Implementation checklist

  • Define critical path: What must appear in the first 300 ms?
  • Freeze layout: Reserve space for titles, legends, axes, and controls.
  • Chunk data: Decide how to split (by time, pages, series, tiles).
  • Partial interactivity: Enable safe interactions early (e.g., tooltip on loaded points only).
  • Status messaging: Show clear state like "Loading 2/5" or "Showing latest week".
  • Timeouts and fallback: If a chunk stalls, allow retry or show a degradable summary.
  • QA scripts: Test on throttled networks and mid-tier devices.

Exercises

These mirror the tasks below (submit your answers in your notes; you can compare with the provided solutions in the toggles).

Exercise 1: Design a skeleton for a line chart

Scenario: A time-series chart (last 90 days) loads in 2–5 seconds.

  1. Sketch the skeleton layout: title, y-axis with 5 tick bars, x-axis with month labels, gridlines, legend boxes.
  2. Define the progressive steps: what renders at 0 ms, 300 ms, 1 s, and finish.
  3. Write the status copy for each step.
  • Goal: Clear, stable layout; useful partial data within ~1 s.
Show solution outline

See the exercise solution in the Exercises panel below on this page.

Exercise 2: Progressive plan for KPI cards + table

Scenario: 4 KPI cards and a 200-row table; API streams in 20-row chunks.

  1. Define the skeletons for cards and table.
  2. Prioritize the loading order and thresholds for enabling filters/sort.
  3. Write short user messages for partial states and completion.
  • Goal: Critical KPIs first, no layout shift, smooth table hydration.
Show solution outline

See the exercise solution in the Exercises panel below on this page.

Self-check checklist

  • Skeleton matches final layout dimensions.
  • First meaningful UI in under 300 ms on a throttled connection.
  • Partial data becomes useful within ~1 second.
  • No major content shift when data arrives.
  • Status messages are specific and honest.
  • Interactions are enabled only when safe.
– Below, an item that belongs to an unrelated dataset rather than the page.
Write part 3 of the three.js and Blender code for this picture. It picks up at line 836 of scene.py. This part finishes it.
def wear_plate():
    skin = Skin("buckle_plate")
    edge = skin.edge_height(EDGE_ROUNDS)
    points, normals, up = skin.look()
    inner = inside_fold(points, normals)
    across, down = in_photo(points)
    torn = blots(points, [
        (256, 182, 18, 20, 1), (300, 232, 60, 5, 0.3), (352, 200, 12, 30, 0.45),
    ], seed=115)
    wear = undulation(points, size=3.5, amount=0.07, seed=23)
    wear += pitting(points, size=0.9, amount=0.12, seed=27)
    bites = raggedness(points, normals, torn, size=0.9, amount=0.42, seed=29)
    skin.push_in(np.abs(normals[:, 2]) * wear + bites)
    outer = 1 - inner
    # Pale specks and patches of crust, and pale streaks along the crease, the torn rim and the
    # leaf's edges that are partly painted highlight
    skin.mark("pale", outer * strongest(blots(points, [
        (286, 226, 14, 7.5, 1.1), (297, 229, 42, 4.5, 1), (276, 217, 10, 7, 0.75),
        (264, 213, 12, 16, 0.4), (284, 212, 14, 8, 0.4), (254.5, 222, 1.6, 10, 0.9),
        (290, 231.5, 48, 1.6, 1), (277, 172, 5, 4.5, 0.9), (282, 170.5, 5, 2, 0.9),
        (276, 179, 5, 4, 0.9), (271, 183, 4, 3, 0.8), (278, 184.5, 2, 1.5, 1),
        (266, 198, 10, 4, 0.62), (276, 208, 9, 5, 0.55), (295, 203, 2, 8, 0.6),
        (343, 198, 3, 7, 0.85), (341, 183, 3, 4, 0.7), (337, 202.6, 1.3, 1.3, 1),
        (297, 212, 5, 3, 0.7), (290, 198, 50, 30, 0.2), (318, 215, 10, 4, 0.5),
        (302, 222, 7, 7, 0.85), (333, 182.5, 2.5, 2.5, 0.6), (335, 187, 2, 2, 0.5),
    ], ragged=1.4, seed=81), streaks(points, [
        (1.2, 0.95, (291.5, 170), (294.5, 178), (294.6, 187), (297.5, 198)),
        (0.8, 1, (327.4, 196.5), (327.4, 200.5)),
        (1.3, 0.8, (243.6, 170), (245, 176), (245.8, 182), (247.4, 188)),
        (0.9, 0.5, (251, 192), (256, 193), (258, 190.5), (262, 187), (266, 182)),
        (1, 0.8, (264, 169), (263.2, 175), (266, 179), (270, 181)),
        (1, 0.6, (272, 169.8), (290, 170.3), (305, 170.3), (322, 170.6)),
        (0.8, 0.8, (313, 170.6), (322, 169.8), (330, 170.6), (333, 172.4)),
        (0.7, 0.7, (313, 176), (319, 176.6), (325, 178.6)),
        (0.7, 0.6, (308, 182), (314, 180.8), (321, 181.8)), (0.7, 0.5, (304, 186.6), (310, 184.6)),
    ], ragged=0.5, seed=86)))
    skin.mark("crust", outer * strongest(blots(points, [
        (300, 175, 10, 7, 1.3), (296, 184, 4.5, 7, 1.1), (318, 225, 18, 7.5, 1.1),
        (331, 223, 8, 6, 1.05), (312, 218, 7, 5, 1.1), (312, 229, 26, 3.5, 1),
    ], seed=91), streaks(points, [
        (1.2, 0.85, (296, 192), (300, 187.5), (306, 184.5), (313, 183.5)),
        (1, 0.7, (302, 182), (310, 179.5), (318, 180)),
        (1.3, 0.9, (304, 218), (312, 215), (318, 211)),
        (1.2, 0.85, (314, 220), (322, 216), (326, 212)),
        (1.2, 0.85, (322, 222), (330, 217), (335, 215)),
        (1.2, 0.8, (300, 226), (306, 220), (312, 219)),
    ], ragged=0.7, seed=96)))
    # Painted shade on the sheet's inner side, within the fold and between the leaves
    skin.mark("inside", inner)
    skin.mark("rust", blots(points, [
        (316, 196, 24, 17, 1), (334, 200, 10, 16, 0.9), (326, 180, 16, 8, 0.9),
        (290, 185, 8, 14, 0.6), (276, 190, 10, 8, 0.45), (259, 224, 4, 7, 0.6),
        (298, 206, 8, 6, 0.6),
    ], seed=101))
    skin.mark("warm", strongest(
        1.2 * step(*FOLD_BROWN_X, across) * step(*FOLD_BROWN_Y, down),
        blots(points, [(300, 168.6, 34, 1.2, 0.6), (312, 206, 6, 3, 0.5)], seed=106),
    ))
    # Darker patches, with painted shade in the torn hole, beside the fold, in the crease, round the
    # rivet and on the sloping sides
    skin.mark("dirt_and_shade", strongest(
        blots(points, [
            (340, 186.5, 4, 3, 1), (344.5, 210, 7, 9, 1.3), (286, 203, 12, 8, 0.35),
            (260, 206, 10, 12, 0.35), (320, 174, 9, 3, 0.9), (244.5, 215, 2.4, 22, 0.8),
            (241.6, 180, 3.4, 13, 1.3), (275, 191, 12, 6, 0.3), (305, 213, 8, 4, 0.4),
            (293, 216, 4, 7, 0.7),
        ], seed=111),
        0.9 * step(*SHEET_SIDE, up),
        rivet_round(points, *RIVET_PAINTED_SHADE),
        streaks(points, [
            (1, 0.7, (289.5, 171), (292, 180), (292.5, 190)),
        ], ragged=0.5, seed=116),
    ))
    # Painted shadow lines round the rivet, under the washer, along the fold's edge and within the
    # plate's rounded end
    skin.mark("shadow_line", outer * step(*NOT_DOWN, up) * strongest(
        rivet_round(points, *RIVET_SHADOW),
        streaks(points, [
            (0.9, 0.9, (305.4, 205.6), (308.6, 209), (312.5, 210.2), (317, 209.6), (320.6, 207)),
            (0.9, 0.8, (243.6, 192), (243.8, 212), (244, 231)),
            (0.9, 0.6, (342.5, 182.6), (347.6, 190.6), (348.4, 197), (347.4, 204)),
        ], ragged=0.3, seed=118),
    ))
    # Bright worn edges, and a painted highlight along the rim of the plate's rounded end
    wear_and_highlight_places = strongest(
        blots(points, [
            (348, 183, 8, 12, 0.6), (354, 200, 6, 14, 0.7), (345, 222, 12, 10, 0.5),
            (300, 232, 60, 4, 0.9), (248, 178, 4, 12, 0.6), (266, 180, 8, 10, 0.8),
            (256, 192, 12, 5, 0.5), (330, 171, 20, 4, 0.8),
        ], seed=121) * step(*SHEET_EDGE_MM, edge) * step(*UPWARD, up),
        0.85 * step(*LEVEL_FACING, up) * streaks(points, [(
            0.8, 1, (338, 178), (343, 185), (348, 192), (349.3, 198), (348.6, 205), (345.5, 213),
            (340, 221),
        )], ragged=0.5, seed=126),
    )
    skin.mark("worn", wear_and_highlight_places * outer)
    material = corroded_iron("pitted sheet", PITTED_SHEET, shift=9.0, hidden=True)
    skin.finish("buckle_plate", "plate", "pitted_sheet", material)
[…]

Common mistakes (and how to self-check)

Using only spinners

Spinners show wait, not structure. Self-check: Does the user know what is loading and where? If not, add structural skeletons.

Layout shift when data arrives

If the chart jumps, your skeleton did not reserve space. Self-check: Compare the skeleton box sizes with final content.

Overly bright skeletons

High-contrast placeholders compete with real data. Self-check: Ensure skeleton contrast is lower than final content and distinguishable from disabled states.

Blocking all interactions

Disabling everything frustrates users. Self-check: Can safe interactions (like switching date range) work early without errors?

Practical projects

  • Build a mini dashboard with 3 KPI cards and a paginated table that loads in chunks; show cards first, then rows.
  • Create a time-series explorer that renders axes and latest 7 days first, then backfills 90 days progressively.
  • Design a map view with a low-res heat layer that upgrades to precise points as data arrives.

Learning path

  1. Start: Skeleton patterns for cards, tables, and charts.
  2. Next: Data chunking strategies (time windows, pagination, series-by-series).
  3. Then: Partial interactivity and state messaging.
  4. Finally: Accessibility and testing on slow networks/devices.

Next steps

  • Apply a skeleton to one existing dashboard panel today.
  • Measure perceived performance: time-to-skeleton, time-to-first-data, time-to-full.
  • Iterate on copy: replace "Loading..." with specific, friendly messages.

Mini challenge

Pick a chart you own. In under 30 minutes, add a structured skeleton and one progressive data step (e.g., show last 7 days first). Note how it changes the feel and any issues you spot.

Quick Test

This short test is available to everyone. If you log in, your progress is saved automatically.

Practice Exercises

2 exercises to complete

Instructions

Design a skeleton and progressive loading plan for a 90-day time-series chart that often takes 2–5 seconds to load.

  1. Sketch the skeleton structure: title, axes with ticks, gridlines, legend placeholders, empty line path region.
  2. Define a timeline: what appears at 0–300 ms, at ~1 s, and at completion.
  3. Write concise status messages for each phase.
Expected Output
A stable skeleton layout, a phased plan prioritizing recent data first, and 2–3 specific status messages.